GREAT excitement greets the return after 24 years of iconoclastic big band Loose Tubes. Heavily featured in this month's Jazzwise magazine, four members of the band explain why they again ready to “stir up more musical mayhem.”

They are unlike any other big band – no sharp suits or music stands with the band logo; instead a riotous group of patchwork jackets, flowery shirts and stripey trousers and a style of music which draws on South African township music and reggae as much as the American jazz tradition.

Avoiding any hint of a self-indulgent, nostalgic reunion, the band will premiere some new compositions at the Cheltenham Jazz Festival on Saturday, commissioned by BBC Radio 3 from four of the main composers: Steve Berry, Django Bates, Chris Batchelor and Eddie Parker. Next week a residency at Ronnie Scott's beckons and there will be an appearance at the Brecon Jazz Festival on August 8.

Two ex-University of York alumni will feature in the line-up. Flautist/saxophonist Eddie Parker is a music graduate and saxophonist Julian Nicholas played regularly around York when an undergraduate.

Somewhere in the archives of BBC Radio York there is a mid-1980s broadcast recording of Fast Forward, a group co-led by Julian and your writer, with Bobby Hurst (piano), Trevor King (drums) and Asha Elfenbein (bass). It was recorded at one of the band's regular Friday sessions at long-defunct Skeldergate restaurant, Sweeney Todds, by Victor Lewis Smith, who was at the time a Radio York producer.

Still on radio, the Cheltenham Jazz Festival will have a few tasters on BBC Radio 2. Jamie Cullum presents a three-hour slot from 3pm from the festival and his Tuesday show will feature more extracts and guests. Note also Friday Night Is Music Night tomorrow at 8pm, when Guy Barker will conduct his big band, plus the BBC Concert Orchestra in a themed programme recalling the music of the Prohibition era. On Sunday at 9pm, Clare Teal will broadcast more from the Cheltenham Jazz Festival.

Tonight's live jazz in York will be with Bejazzled and Mike Riley at the comfort zone of Middleton's Hotel, Skeldergate, at 8.30pm. Friday music has started again at Middleton's, but as an experiment it will be with some leading regional artists in the acoustic singer/songwriter vein (01904 611570).

Sunday jazz in York begins at Kennedy's Café Bar, Little Stonegate, with John Marley (bass), Paul Smith (drums) and guests (01904 620222) and continues with the Ian Chalk's sparky Firebird Quartet at the Phoenix Inn, George Street at 8.30pm.

The Kate Peters Quartet returns to the Phoenix on Monday at 8.30pm and the celebrated jazz jam will be at the Phoenix on Wednesday (01904 656401).

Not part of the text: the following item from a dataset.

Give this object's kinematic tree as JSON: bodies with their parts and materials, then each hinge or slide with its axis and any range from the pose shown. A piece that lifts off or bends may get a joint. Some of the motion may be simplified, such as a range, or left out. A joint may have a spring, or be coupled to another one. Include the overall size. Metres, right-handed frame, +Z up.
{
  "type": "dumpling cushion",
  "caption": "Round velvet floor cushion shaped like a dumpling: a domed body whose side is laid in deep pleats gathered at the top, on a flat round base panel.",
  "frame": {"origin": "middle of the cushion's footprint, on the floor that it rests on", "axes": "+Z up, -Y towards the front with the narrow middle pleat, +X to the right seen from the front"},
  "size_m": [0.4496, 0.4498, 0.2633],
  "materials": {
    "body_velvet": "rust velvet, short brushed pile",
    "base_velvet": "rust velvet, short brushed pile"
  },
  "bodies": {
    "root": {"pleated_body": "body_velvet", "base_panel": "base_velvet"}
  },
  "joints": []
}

Jazz travellers make a beeline for Wakefield Jazz every Friday and tomorrow night's band is led by Gilad Atzmon's right-hand man, pianist Frank Harrison and his trio (01977 680542). Jazz in the Spa on Saturday night features the High Society Jazz Band with music from New Orleans to Ellington (01937 844898).

Scarborough Jazz runs on Wednesday at the Cask Inn, Cambridge Terrace, hosts Octopus, with an impressive library of big band arrangements made to fit this exciting eight-piece (01723 500570).